Mais en partie seulement, car chez Sirsa, nous sommes convaincus que la réglementation peut être une réelle opportunité de progrès si elle laisse de la latitude aux acteurs privés. La loi Pacte en est un formidable exemple : elle met les entreprises en tension de manière positive car adaptée, en leur laissant le soin de définir leur raison d’être et leurs objectifs. De manière identique, sur l’analyse de la chaîne de valeur, pourquoi ne pas faire confiance aux entreprises pour sortir de l’approche risques et faire progresser leurs filières sur les enjeux RSE ? Cela peut être source de complexité et nécessite de mieux connaître ses tiers.

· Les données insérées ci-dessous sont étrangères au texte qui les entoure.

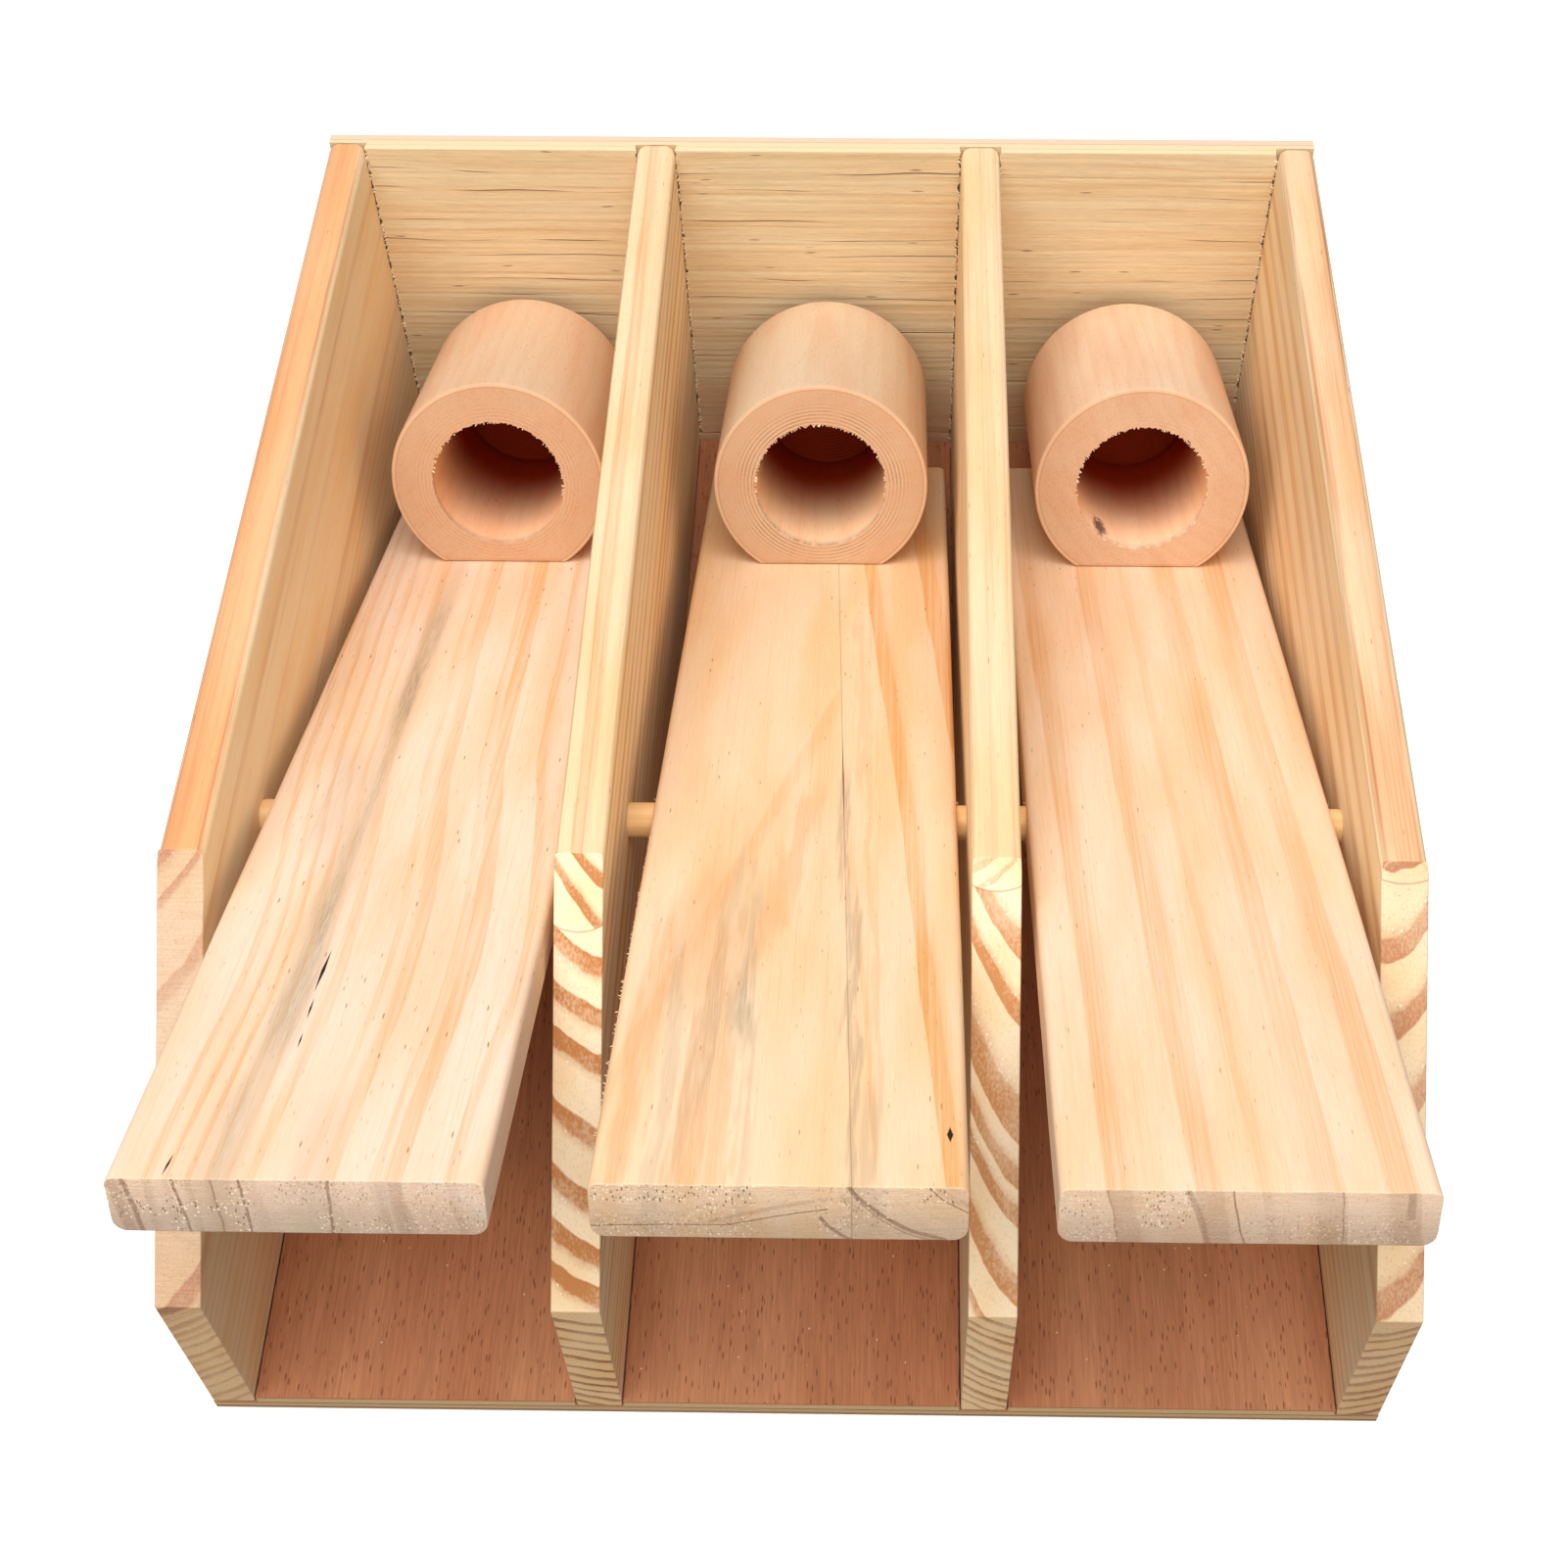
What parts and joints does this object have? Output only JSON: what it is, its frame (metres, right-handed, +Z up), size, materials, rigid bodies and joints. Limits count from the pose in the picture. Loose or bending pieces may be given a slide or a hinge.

C’est la raison pour laquelle nous avons développé, en partenariat avec Ellisphère, une nouvelle offre d’évaluation RSE des tiers à destination des entreprises.

Une offre qui répond à la diversité des métiers au sein d’un même secteur, car comment pourrait-on penser que dans le secteur de la mobilité, par exemple, les enjeux sont les mêmes pour un sous-traitant automobile et pour un dépanneur ? Une offre adaptée à la taille des entreprises et aux contextes culturels et géographiques puisqu’on ne peut pas comparer une entreprise française et une entreprise chinoise avec le même référentiel. En résumé, une offre adaptée, accessible et transparente pour coller à la réalité d’une chaîne de valeur. Et donner ainsi aux entreprises, qui en ont l’expertise, la possibilité de l’appréhender dans toute sa richesse et diversité au lieu de l’assécher en appliquant a minima la régulation.

Yannick Grandjean

 


* Regtech pour « Regulation technology company » à l’instar des « fintech » dans l’univers financier.